This will be a difficult encounter for Mr. Obama. On Aug. 6, 1945, the Enola Gay, a U.S. B-29 bomber, dropped a 4,400-kilogram atomic bomb on Hiroshima. A fireball roared over ground zero. Radiation spread. Within seconds, half the population was dead.

Although the bombings of Hiroshima, and then Nagasaki, ushered in a nuclear arms race that continues to imperil the world, the U.S. President will offer no apology on behalf of his country. Nor will his host, Japanese Prime Minister Shinzo Abe, acknowledge the specific crimes committed by his country during that Second World War, such as the massive atrocities carried out by Japanese soldiers in the Chinese city of Nanjing, or the use of living prisoners for medical research by the infamous Unit 731 in Manchuria.

On the contrary, the leaders' words will be anodyne. Mr. Obama will reflect on "the nature of war" and the suffering of innocent people everywhere. Mr. Abe has already said the Japanese must "squarely face history" (although they have not) and that the generations born after the war need not apologize.

Such weasel words are meant to bypass the historical narratives of both countries. In the United States, the prevailing account is that president Harry Truman had to end the war quickly in order to save countless American lives and that only a nuclear bomb could achieve that goal.

Any suggestion that the conflict was ending because of other factors (the Soviet declaration of war against Japan, for example), or that the nuclear bombings might have been, in part, revenge for the Japanese attack on Pearl Harbor, is vigorously attacked, as the Smithsonian National Air and Space Museum discovered in 1995 when it tried to display the fuselage of the Enola Gay in an exhibit commemorating the 50th anniversary of the Hiroshima strike. The curators made the mistake of including such context as civilian casualties. War veterans angrily protested against what they saw as "revisionist history," reopening an emotional debate over the ethics of the bombings. The Enola Gay did eventually go on display, but devoid of historical content. And the museum's director was forced to resign.

In Japan, the debate continues. Although the country has dedicated itself to "universal peace" by eschewing armed conflict and promoting nuclear disarmament, the historical narrative is darker with regard to war crimes.

While the United States account excuses the nuclear attacks in the name of a purported greater good, some prominent Japanese conservatives have denied that the well-evidenced crimes committed by their military even happened.

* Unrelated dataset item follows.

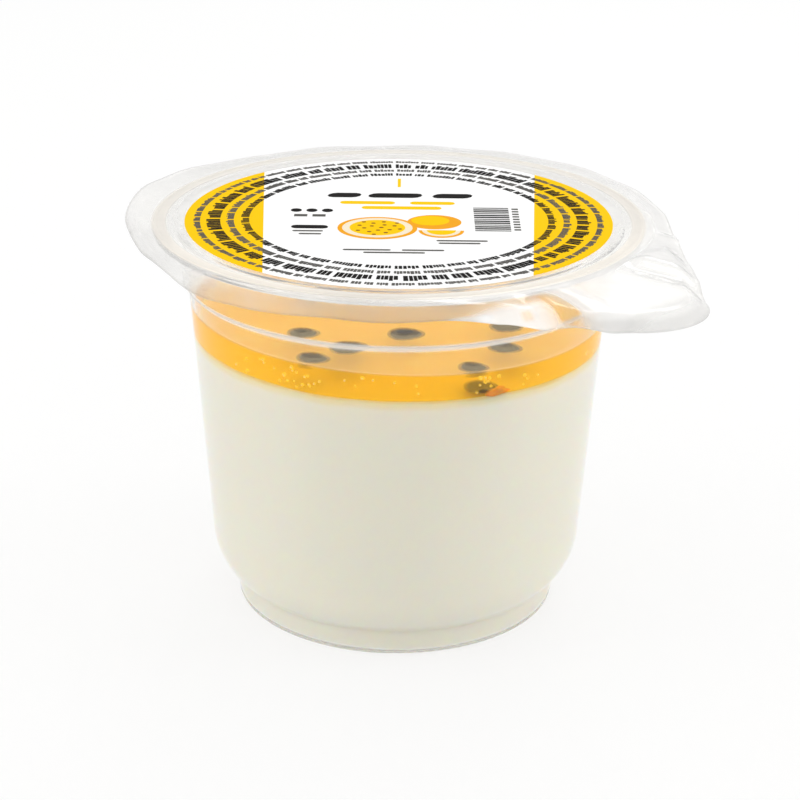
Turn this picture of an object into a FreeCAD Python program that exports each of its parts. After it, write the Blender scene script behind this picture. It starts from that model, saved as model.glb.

Like his predecessors, Mr. Abe (whose party has been in power almost continuously since war's end) has also visited a controversial Tokyo shrine where the souls of convicted war criminals are said to reside.

There are cultural differences, too. Mr. Obama embodies the American propensity to ignore the past and look to the future, while in Japan the bombings are commonly transformed into abstractions about universal peace with little historic specificity. These tendencies will doubtless facilitate the leaders' desired focus on current geopolitical issues, such as North Korea, territorial disputes in the South China Sea and nuclear disarmament.

Earlier this month, Mr. Obama delivered the convocation address at Howard University in Washington in which he spoke about the political necessity of compromise. On Friday, he and Mr. Abe will exhibit a compromise with history itself.

Had either country followed the example of postwar Germany, whose leaders fully apologized for the Holocaust, there would be more substance to this historic visit.

Apologies and acknowledgments matter. Truth brings solace. It also reforms national memory, as Canadians discovered with the Indian Residential Schools Truth and Reconciliation Commission.

Nonetheless, by virtue of making this symbolic trip to Hiroshima more than 70 years after the event, Mr. Obama has begun a long-overdue process of reconciliation. For this, we must be grateful.

Erna Paris is the author of seven books, including Long Shadows: Truth, Lies, and History.